--- Data section ---
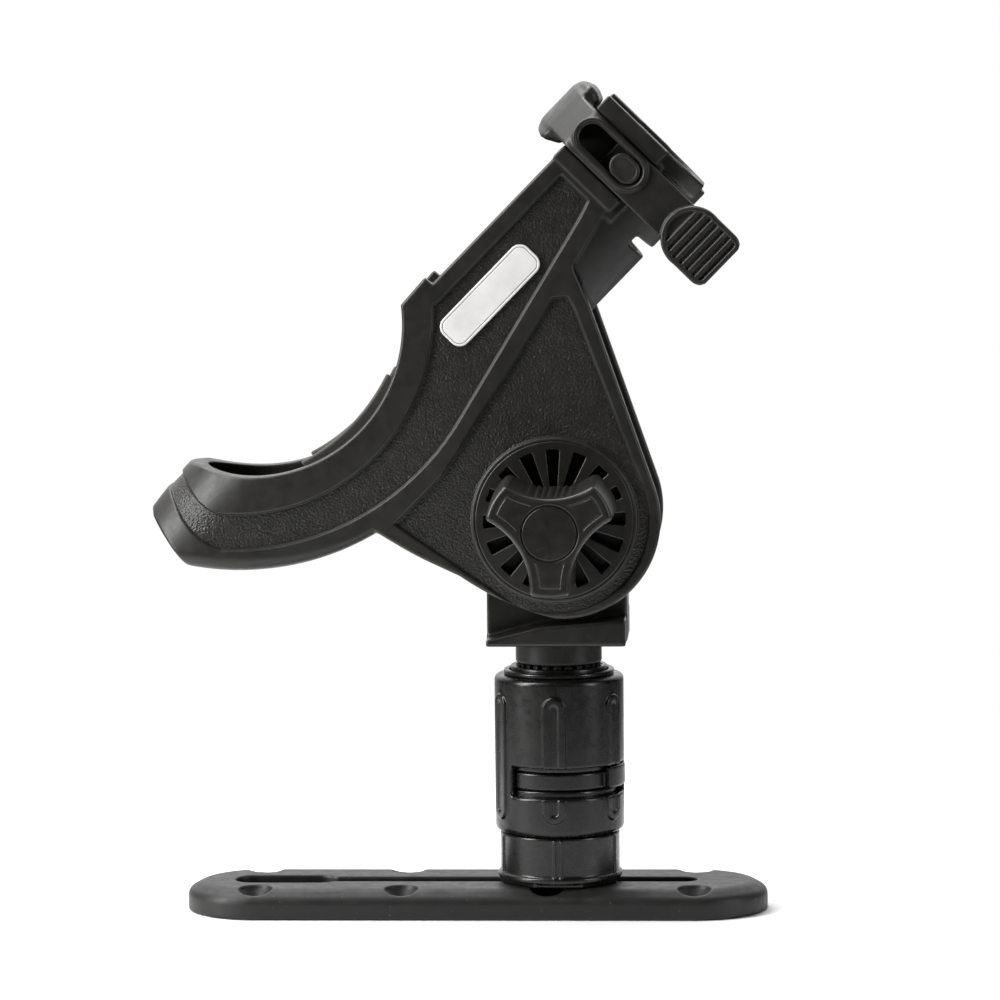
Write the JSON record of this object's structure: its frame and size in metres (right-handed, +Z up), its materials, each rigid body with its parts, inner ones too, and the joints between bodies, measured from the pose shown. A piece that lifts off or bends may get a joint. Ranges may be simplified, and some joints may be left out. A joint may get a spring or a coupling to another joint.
{
  "type": "tilting fishing rod holder",
  "caption": "Fishing rod holder with a tilting open cradle and sliding gate, on a splined swivel post in an adapter that slides along a slotted track.",
  "frame": {"origin": "centre of the track's bottom face", "axes": "+X along the track towards the post, +Y from the knob side to the far side, +Z up"},
  "size_m": [0.2128, 0.1041, 0.2884],
  "materials": {
    "track_nylon": "moulded glass-filled nylon, satin charcoal with light scuffs",
    "adapter_nylon": "moulded nylon, semi-gloss black",
    "bracket_nylon": "moulded nylon, semi-gloss black",
    "holder_nylon": "moulded nylon, satin borders round pebble-textured fields",
    "disc_nylon": "moulded nylon, satin black",
    "gate_nylon": "moulded nylon, satin charcoal",
    "knob_nylon": "moulded nylon, satin charcoal",
    "liner_rubber": "soft rubber, matt charcoal",
    "label_plastic": "light grey plastic, satin, blank",
    "zinc_steel": "zinc-plated steel",
    "brass": "turned brass"
  },
  "bodies": {
    "track": {"track_rail": "track_nylon"},
    "adapter": {"slide_foot": "track_nylon", "clamp_stud": "zinc_steel", "stud_washer": "zinc_steel", "stud_nut": "zinc_steel", "adapter_base": "adapter_nylon"},
    "grip": {"grip_sleeve": "adapter_nylon", "sleeve_collar": "adapter_nylon"},
    "lock": {"lock_ring": "adapter_nylon"},
    "socket": {"gear_socket": "adapter_nylon", "socket_snap_ring": "zinc_steel"},
    "post": {"post_bracket": "bracket_nylon", "pivot_bush": "zinc_steel", "bracket_tooth_ring_near": "bracket_nylon", "bracket_tooth_ring_far": "bracket_nylon"},
    "holder": {"holder_body": "holder_nylon", "clamp_disc_near": "disc_nylon", "clamp_disc_far": "disc_nylon", "holder_tooth_ring_near": "holder_nylon", "holder_tooth_ring_far": "holder_nylon", "cradle_liner": "liner_rubber", "label_plate_near": "label_plastic", "label_plate_far": "label_plastic", "gate_boss_near": "gate_nylon", "gate_boss_far": "gate_nylon", "tilt_bolt": "zinc_steel", "bolt_washer_far": "zinc_steel"},
    "knob": {"tilt_knob": "knob_nylon", "knob_nut": "brass", "knob_washer": "zinc_steel"},
    "gate": {"lock_gate": "gate_nylon"}
  },
  "joints": [
    {"name": "track_slide", "type": "slide", "parent": "track", "child": "adapter", "axis": [1, 0, 0], "range_m": [-0.06, 0.03]},
    {"name": "grip_turn", "type": "hinge", "parent": "adapter", "child": "grip", "pos_m": [0.0292, 0, 0.056], "axis": [0, 0, 1], "range_deg": [-90, 0]},
    {"name": "lock_ring_turn", "type": "hinge", "parent": "grip", "child": "lock", "pos_m": [0.0292, 0, 0.047], "axis": [0, 0, 1], "range_deg": [-90, 0]},
    {"name": "swivel", "type": "hinge", "parent": "adapter", "child": "socket", "pos_m": [0.0292, 0, 0.08], "axis": [0, 0, 1], "continuous": true},
    {"name": "post_lift", "type": "slide", "parent": "socket", "child": "post", "axis": [0, 0, 1], "range_m": [0, 0.045]},
    {"name": "tilt", "type": "hinge", "parent": "post", "child": "holder", "pos_m": [0.0292, 0, 0.139], "axis": [0, 1, 0], "range_deg": [-38, 38]},
    {"name": "knob_turn", "type": "hinge", "parent": "holder", "child": "knob", "pos_m": [0.0292, -0.045, 0.139], "axis": [0, -1, 0], "continuous": true},
    {"name": "gate_slide", "type": "slide", "parent": "holder", "child": "gate", "axis": [0.7133, 0, -0.7009], "range_m": [0, 0.014]}
  ]
}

--- Exercise objective ---
Each line above must be reproduced exactly as it stands.

--- Answer to this exercise ---
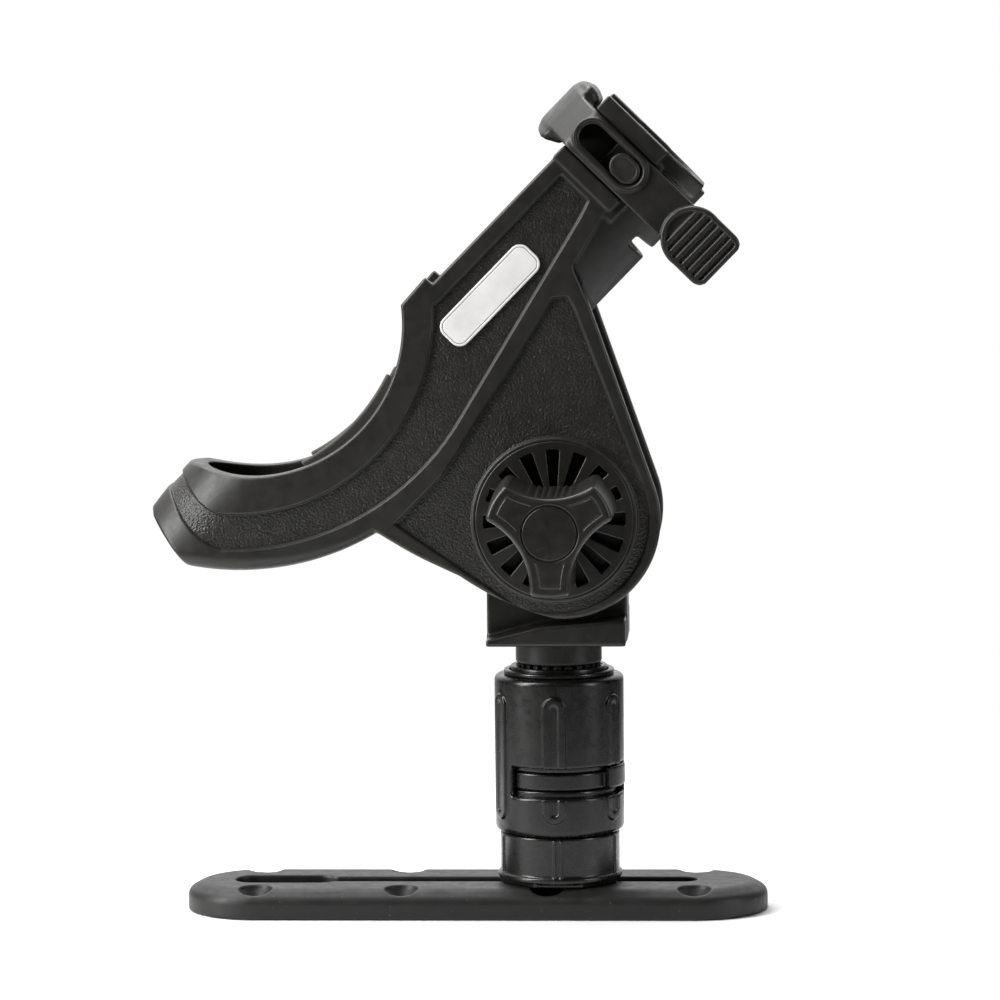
Write the JSON record of this object's structure: its frame and size in metres (right-handed, +Z up), its materials, each rigid body with its parts, inner ones too, and the joints between bodies, measured from the pose shown. A piece that lifts off or bends may get a joint. Ranges may be simplified, and some joints may be left out. A joint may get a spring or a coupling to another joint.
{
  "type": "tilting fishing rod holder",
  "caption": "Fishing rod holder with a tilting open cradle and sliding gate, on a splined swivel post in an adapter that slides along a slotted track.",
  "frame": {"origin": "centre of the track's bottom face", "axes": "+X along the track towards the post, +Y from the knob side to the far side, +Z up"},
  "size_m": [0.2128, 0.1041, 0.2884],
  "materials": {
    "track_nylon": "moulded glass-filled nylon, satin charcoal with light scuffs",
    "adapter_nylon": "moulded nylon, semi-gloss black",
    "bracket_nylon": "moulded nylon, semi-gloss black",
    "holder_nylon": "moulded nylon, satin borders round pebble-textured fields",
    "disc_nylon": "moulded nylon, satin black",
    "gate_nylon": "moulded nylon, satin charcoal",
    "knob_nylon": "moulded nylon, satin charcoal",
    "liner_rubber": "soft rubber, matt charcoal",
    "label_plastic": "light grey plastic, satin, blank",
    "zinc_steel": "zinc-plated steel",
    "brass": "turned brass"
  },
  "bodies": {
    "track": {"track_rail": "track_nylon"},
    "adapter": {"slide_foot": "track_nylon", "clamp_stud": "zinc_steel", "stud_washer": "zinc_steel", "stud_nut": "zinc_steel", "adapter_base": "adapter_nylon"},
    "grip": {"grip_sleeve": "adapter_nylon", "sleeve_collar": "adapter_nylon"},
    "lock": {"lock_ring": "adapter_nylon"},
    "socket": {"gear_socket": "adapter_nylon", "socket_snap_ring": "zinc_steel"},
    "post": {"post_bracket": "bracket_nylon", "pivot_bush": "zinc_steel", "bracket_tooth_ring_near": "bracket_nylon", "bracket_tooth_ring_far": "bracket_nylon"},
    "holder": {"holder_body": "holder_nylon", "clamp_disc_near": "disc_nylon", "clamp_disc_far": "disc_nylon", "holder_tooth_ring_near": "holder_nylon", "holder_tooth_ring_far": "holder_nylon", "cradle_liner": "liner_rubber", "label_plate_near": "label_plastic", "label_plate_far": "label_plastic", "gate_boss_near": "gate_nylon", "gate_boss_far": "gate_nylon", "tilt_bolt": "zinc_steel", "bolt_washer_far": "zinc_steel"},
    "knob": {"tilt_knob": "knob_nylon", "knob_nut": "brass", "knob_washer": "zinc_steel"},
    "gate": {"lock_gate": "gate_nylon"}
  },
  "joints": [
    {"name": "track_slide", "type": "slide", "parent": "track", "child": "adapter", "axis": [1, 0, 0], "range_m": [-0.06, 0.03]},
    {"name": "grip_turn", "type": "hinge", "parent": "adapter", "child": "grip", "pos_m": [0.0292, 0, 0.056], "axis": [0, 0, 1], "range_deg": [-90, 0]},
    {"name": "lock_ring_turn", "type": "hinge", "parent": "grip", "child": "lock", "pos_m": [0.0292, 0, 0.047], "axis": [0, 0, 1], "range_deg": [-90, 0]},
    {"name": "swivel", "type": "hinge", "parent": "adapter", "child": "socket", "pos_m": [0.0292, 0, 0.08], "axis": [0, 0, 1], "continuous": true},
    {"name": "post_lift", "type": "slide", "parent": "socket", "child": "post", "axis": [0, 0, 1], "range_m": [0, 0.045]},
    {"name": "tilt", "type": "hinge", "parent": "post", "child": "holder", "pos_m": [0.0292, 0, 0.139], "axis": [0, 1, 0], "range_deg": [-38, 38]},
    {"name": "knob_turn", "type": "hinge", "parent": "holder", "child": "knob", "pos_m": [0.0292, -0.045, 0.139], "axis": [0, -1, 0], "continuous": true},
    {"name": "gate_slide", "type": "slide", "parent": "holder", "child": "gate", "axis": [0.7133, 0, -0.7009], "range_m": [0, 0.014]}
  ]
}